Charles Wang has said all along that he was going to keep his options open. So to hear that Wang has been in discussions with Jeff Wilpon of the Mets about moving the team to a new arena in the vicinity of Citi Field should surprise exactly no one.

The Iron Triangle, as the glut of auto body, muffler and chop shops adjacent to Citi Field is known, is high on mayor Mike Bloomberg's list of areas he'd like to see revitalized, and Wilpon, in his interview with Newsday, is looking for another sports team to join the Mets in the area to help anchor the proposed new development.

Wilpon said he's spoken to Wang and also with Major League Soccer about getting a team to Queens, and has even discussed possible ownership of the Islanders.

Think Ed Mangano and Kate Murray are listening?

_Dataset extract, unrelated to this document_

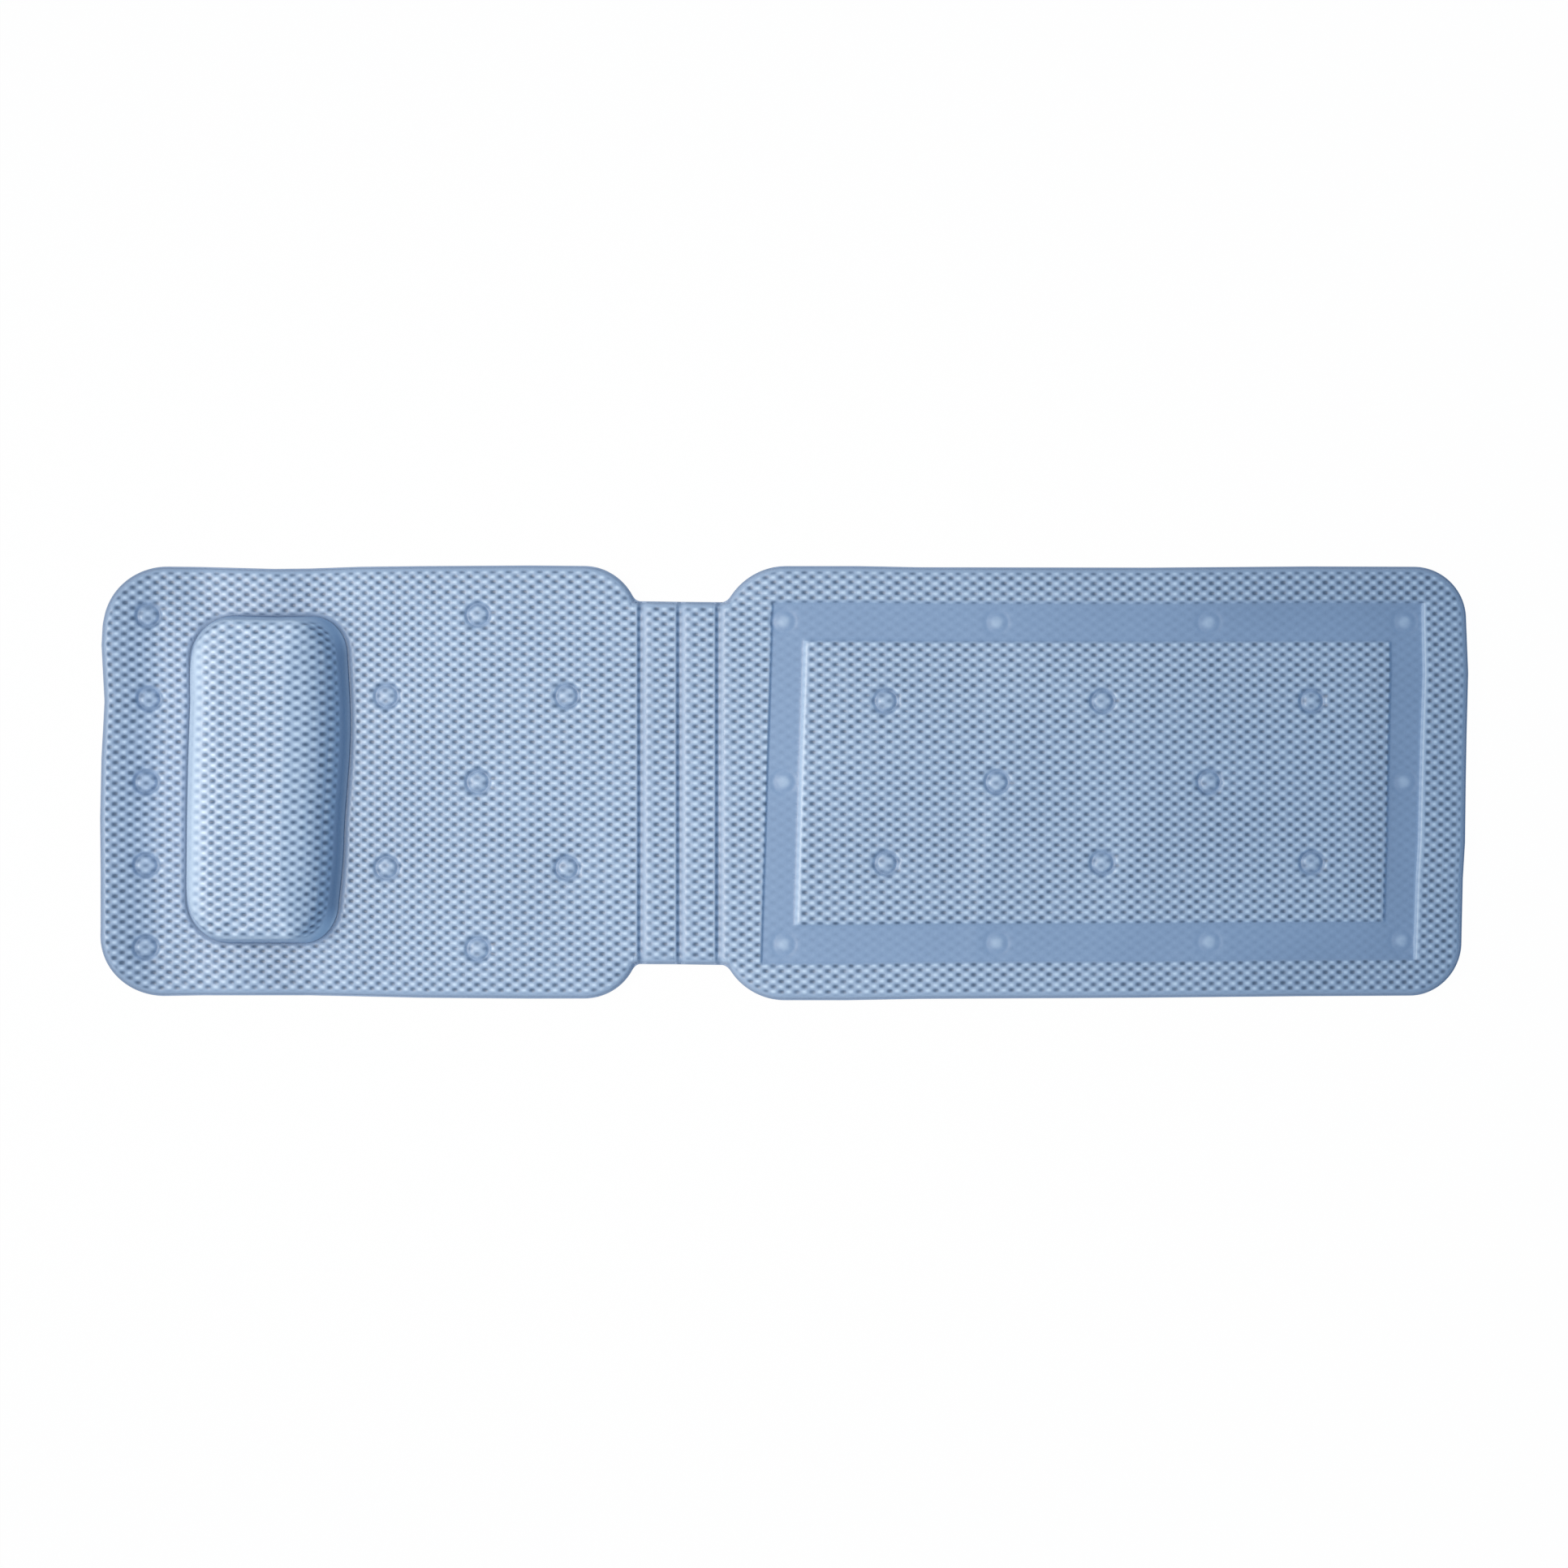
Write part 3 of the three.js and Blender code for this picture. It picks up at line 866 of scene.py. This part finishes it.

They should be.

Wang has been silent, as he has for months. He seems content to let others do the talking and the speculating about what his next move is going to be. It's a smart move. Now Nassau County and the Town of Hempstead can start to envision what it could be like without the Islanders. Instead of the Lighthouse, they could have a casino. Or an arena with no tenant.

Personally, I'd have no trouble driving an extra 20 minutes or taking the train to see the Isles play. If they can't make it happen at the Coliseum, then Queens would be the next-best thing. (Actually, Melville or Brentwood would be even better, but I'm not holding my breath.)

Will any of this happen? The Iron Triangle is an environmental disaster (think Chernobyl without any trees to kill) and the people running the "businesses" there have vowed to fight for every last grease-covered and rat-infested inch. So don't expect anything to happen anytime soon.

Like the casino talks, perhaps the Wilpon gambit helps push things along so a revised Lighthouse plan can finally be put forth and accepted.

Or maybe the Wilpons really do go ahead and buy the team.

Either way, it's better than seeing the Isles end up in Kansas City, or Winnipeg, or Branson, Mo., or some other place.

Again, the fans just want the team to stay here and have all this resolved sooner rather than later. But it's never been about the fans, and has never been more than partially about hockey.